◆ **TASK GOAL**
Output the full listing word for word.

------------------------------------

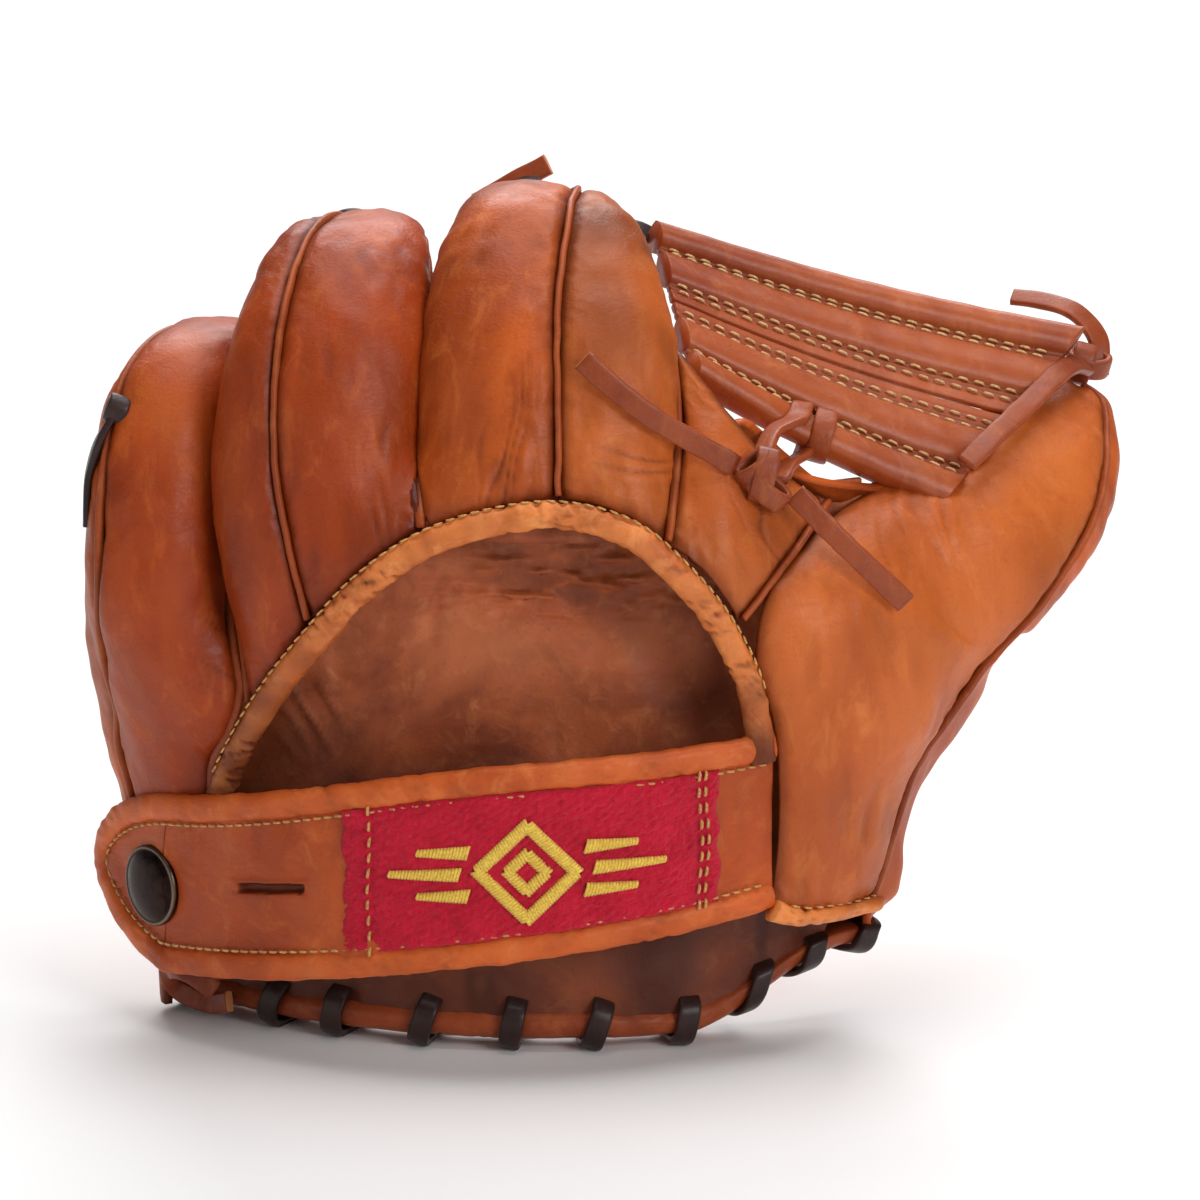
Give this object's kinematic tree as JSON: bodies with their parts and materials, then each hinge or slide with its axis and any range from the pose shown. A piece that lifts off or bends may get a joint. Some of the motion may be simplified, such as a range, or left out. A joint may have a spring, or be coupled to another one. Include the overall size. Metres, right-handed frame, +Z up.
{
  "type": "baseball glove",
  "caption": "Left-hand baseball glove with separate finger stalls, a laced two-panel web, a rolled back opening and a snap-fastened wrist strap.",
  "frame": {"origin": "on the standing plane, on the heel lace's loop under the middle of the palm", "axes": "+X towards the thumb side, +Y towards the pocket side, +Z up to the finger tips, standing on the heel"},
  "size_m": [0.302, 0.149, 0.2511],
  "materials": {
    "tan_leather": "worn, waxed saddle leather with a soft sheen",
    "rolled_binding": "thin rolled binding leather, puckered",
    "welting": "folded welting leather",
    "lining_leather": "dark, hand-polished lining leather",
    "lace_leather": "dark rawhide lace with pale cut ends",
    "felt_padding": "pressed wool felt",
    "label_felt": "crimson wool felt",
    "gold_thread": "golden yellow thread",
    "snap_bronze": "darkened bronze with a worn bright rim"
  },
  "bodies": {
    "hand": {"palm_shell": "tan_leather", "pinky_back": "tan_leather", "middle_back_outer": "tan_leather", "middle_back_inner": "tan_leather", "index_back_outer": "tan_leather", "index_back_inner": "tan_leather", "crotch_gusset": "tan_leather", "thumb_side_panel": "tan_leather", "web_upper_panel": "tan_leather", "web_lower_panel": "tan_leather", "opening_binding": "rolled_binding", "heel_binding": "rolled_binding", "pinky_welt_outer": "welting", "pinky_welt_inner": "welting", "middle_welt_outer": "welting", "middle_welt_inner": "welting", "middle_welt_centre": "welting", "index_welt_outer": "welting", "index_welt_inner": "welting", "index_welt_centre": "welting", "gusset_welt": "welting", "palm_lining": "lining_leather", "pinky_lining": "lining_leather", "middle_lining": "lining_leather", "index_lining": "lining_leather", "heel_lace": "lace_leather", "finger_tip_lace": "lace_leather", "pinky_lace": "lace_leather", "index_tip_lace": "lace_leather", "web_index_lace": "lace_leather", "web_base_knot": "lace_leather", "web_tail_upper": "lace_leather", "web_tail_lower": "lace_leather", "pinky_heel_pad": "felt_padding", "thumb_heel_pad": "felt_padding", "snap_stud": "snap_bronze", "snap_post": "snap_bronze"},
    "thumb": {"thumb_back": "tan_leather", "thumb_front": "tan_leather", "thumb_lining": "lining_leather", "thumb_welt_outer": "welting", "thumb_welt_inner": "welting", "thumb_tip_lace": "lace_leather"},
    "strap": {"strap_panel": "tan_leather", "strap_lining": "lining_leather", "strap_binding": "rolled_binding", "strap_label": "label_felt", "label_emblem": "gold_thread", "snap_cap": "snap_bronze", "snap_socket": "snap_bronze"}
  },
  "joints": [
    {"name": "thumb_fold", "type": "hinge", "parent": "hand", "child": "thumb", "pos_m": [0.088, 0.032, 0.06], "axis": [-0.205, 0.123, 0.971], "range_deg": [0, 25], "deforming": ["web_upper_panel", "web_lower_panel"]},
    {"name": "strap_swing", "type": "hinge", "parent": "hand", "child": "strap", "pos_m": [0.0506, -0.0256, 0.072], "axis": [0, 0, 1], "range_deg": [0, 100]}
  ]
}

------------------------------------

◆ **CORRECT ANSWER**
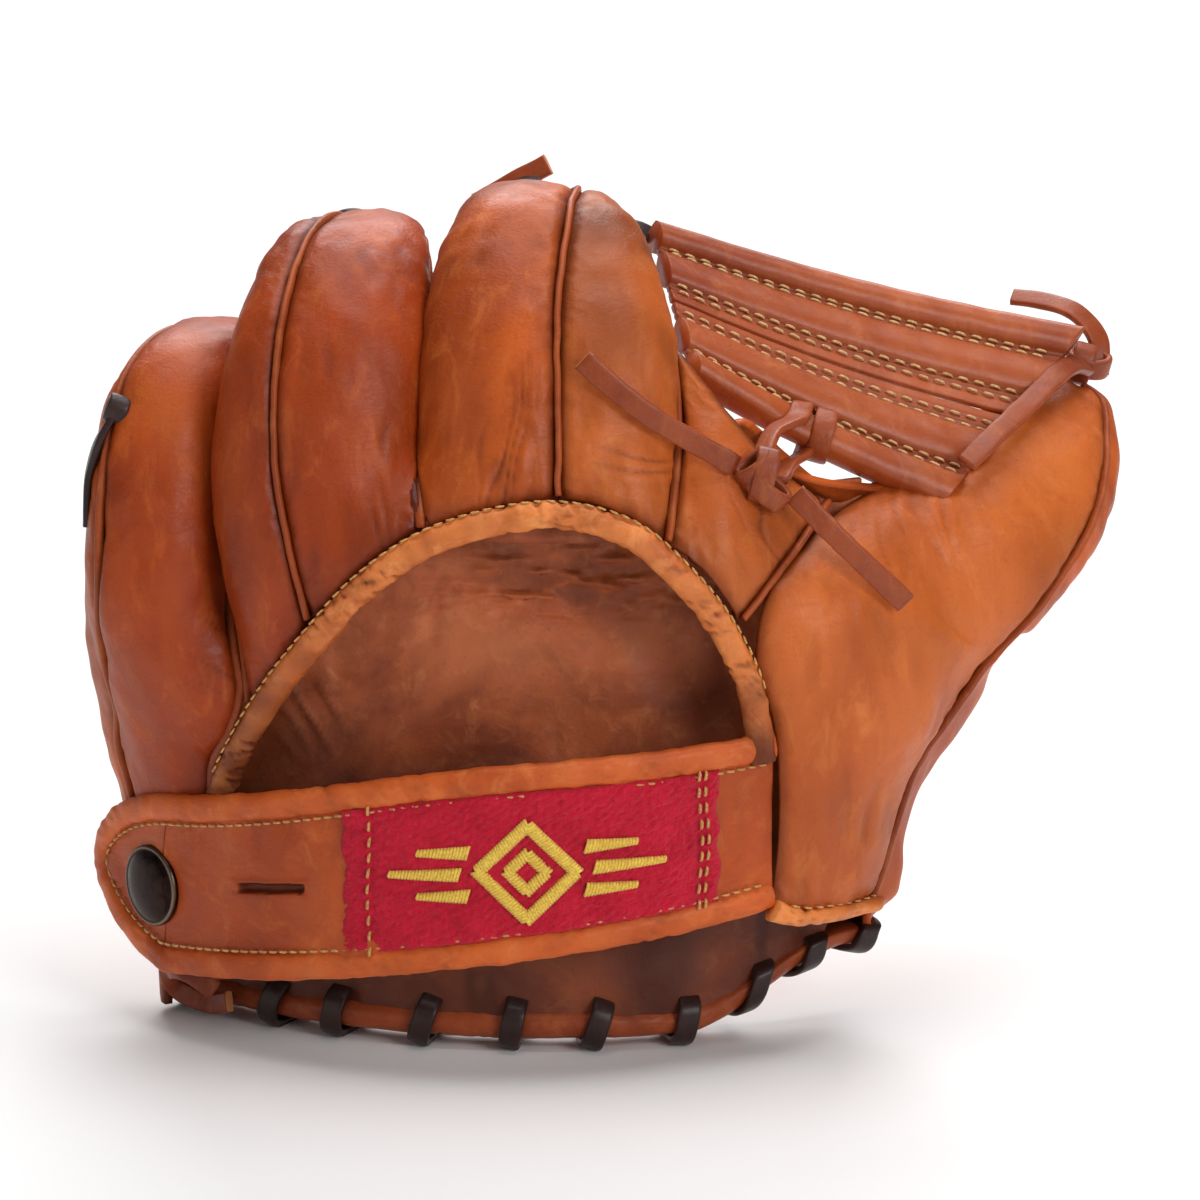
Give this object's kinematic tree as JSON: bodies with their parts and materials, then each hinge or slide with its axis and any range from the pose shown. A piece that lifts off or bends may get a joint. Some of the motion may be simplified, such as a range, or left out. A joint may have a spring, or be coupled to another one. Include the overall size. Metres, right-handed frame, +Z up.
{
  "type": "baseball glove",
  "caption": "Left-hand baseball glove with separate finger stalls, a laced two-panel web, a rolled back opening and a snap-fastened wrist strap.",
  "frame": {"origin": "on the standing plane, on the heel lace's loop under the middle of the palm", "axes": "+X towards the thumb side, +Y towards the pocket side, +Z up to the finger tips, standing on the heel"},
  "size_m": [0.302, 0.149, 0.2511],
  "materials": {
    "tan_leather": "worn, waxed saddle leather with a soft sheen",
    "rolled_binding": "thin rolled binding leather, puckered",
    "welting": "folded welting leather",
    "lining_leather": "dark, hand-polished lining leather",
    "lace_leather": "dark rawhide lace with pale cut ends",
    "felt_padding": "pressed wool felt",
    "label_felt": "crimson wool felt",
    "gold_thread": "golden yellow thread",
    "snap_bronze": "darkened bronze with a worn bright rim"
  },
  "bodies": {
    "hand": {"palm_shell": "tan_leather", "pinky_back": "tan_leather", "middle_back_outer": "tan_leather", "middle_back_inner": "tan_leather", "index_back_outer": "tan_leather", "index_back_inner": "tan_leather", "crotch_gusset": "tan_leather", "thumb_side_panel": "tan_leather", "web_upper_panel": "tan_leather", "web_lower_panel": "tan_leather", "opening_binding": "rolled_binding", "heel_binding": "rolled_binding", "pinky_welt_outer": "welting", "pinky_welt_inner": "welting", "middle_welt_outer": "welting", "middle_welt_inner": "welting", "middle_welt_centre": "welting", "index_welt_outer": "welting", "index_welt_inner": "welting", "index_welt_centre": "welting", "gusset_welt": "welting", "palm_lining": "lining_leather", "pinky_lining": "lining_leather", "middle_lining": "lining_leather", "index_lining": "lining_leather", "heel_lace": "lace_leather", "finger_tip_lace": "lace_leather", "pinky_lace": "lace_leather", "index_tip_lace": "lace_leather", "web_index_lace": "lace_leather", "web_base_knot": "lace_leather", "web_tail_upper": "lace_leather", "web_tail_lower": "lace_leather", "pinky_heel_pad": "felt_padding", "thumb_heel_pad": "felt_padding", "snap_stud": "snap_bronze", "snap_post": "snap_bronze"},
    "thumb": {"thumb_back": "tan_leather", "thumb_front": "tan_leather", "thumb_lining": "lining_leather", "thumb_welt_outer": "welting", "thumb_welt_inner": "welting", "thumb_tip_lace": "lace_leather"},
    "strap": {"strap_panel": "tan_leather", "strap_lining": "lining_leather", "strap_binding": "rolled_binding", "strap_label": "label_felt", "label_emblem": "gold_thread", "snap_cap": "snap_bronze", "snap_socket": "snap_bronze"}
  },
  "joints": [
    {"name": "thumb_fold", "type": "hinge", "parent": "hand", "child": "thumb", "pos_m": [0.088, 0.032, 0.06], "axis": [-0.205, 0.123, 0.971], "range_deg": [0, 25], "deforming": ["web_upper_panel", "web_lower_panel"]},
    {"name": "strap_swing", "type": "hinge", "parent": "hand", "child": "strap", "pos_m": [0.0506, -0.0256, 0.072], "axis": [0, 0, 1], "range_deg": [0, 100]}
  ]
}